My favorite theologian – yes I have a favorite theologian because I’m a nerd – my favorite theologian Deitrich Bonhoeffer says that the Christian community most of us expect from church is not only impossible, it’s a wish-dream.  I love the translation of that word: a wish-dream. And if we are lucky, by God’s grace, that wish-dream will be shattered.  Let me say that again, if we’re LUCKY, by GOD’S GRACE, our wish-dream of Christian community will be SHATTERED.  And on the day it is shattered, when we stand before God utterly disillusioned about ourselves and others, we finally see clearly our complete and utter dependence upon God’s grace.  Bonhoeffer says God injects imperfection among our communities so that we can be stretched and can grow in forgiveness, love, patience, and fidelity, thereby revealing God’s Kingdom on Earth.

So I want to thank you this morning. I especially want to thank our new members this morning Who have covenanted to walk together with us in love. I pray that you stick with us, even if your wish-dream is shattered.
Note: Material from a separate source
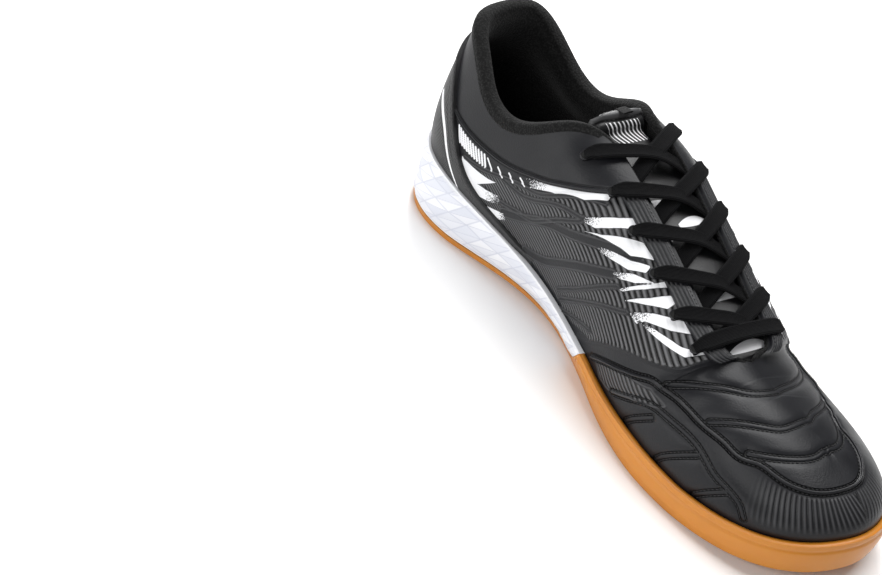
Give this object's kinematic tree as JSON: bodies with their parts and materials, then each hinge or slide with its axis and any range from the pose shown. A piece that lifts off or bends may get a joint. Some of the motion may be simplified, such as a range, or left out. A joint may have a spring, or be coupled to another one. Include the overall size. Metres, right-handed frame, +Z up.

And for our longer standing members: I’m sure you haven’t agreed with everything that I’ve said from this pulpit, and that’s great – that means you’re listening and thinking!  I’m sure you haven’t agreed with every decision that’s been made at this church, and that’s great – it shows you care.  I’m sure someone here in these pews today has ticked you off or let you down at some point, and that’s great – because it means you’re putting yourself out there! And I’m SURE someone here this morning would rather be reading the New York Times at Starbucks, rather than hearing me drone on about covenant and autonomy, but you’re here.  You’re here!  We’re so glad you’re here.  Thank you for showing up.  Thank you for giving of yourself, your time, and in this very important season, your tithes.  Thank you for pitching in and being part of this family.  Because you belong here,
here in God’s house, with us.  We’re the flawed folk who love you exactly as God created you, who will take care of you when times get hard, who will grow alongside you, who will pray for you, and who will put up with you when you’re being a pill.  And THAT is what unity’s all about.  Amen.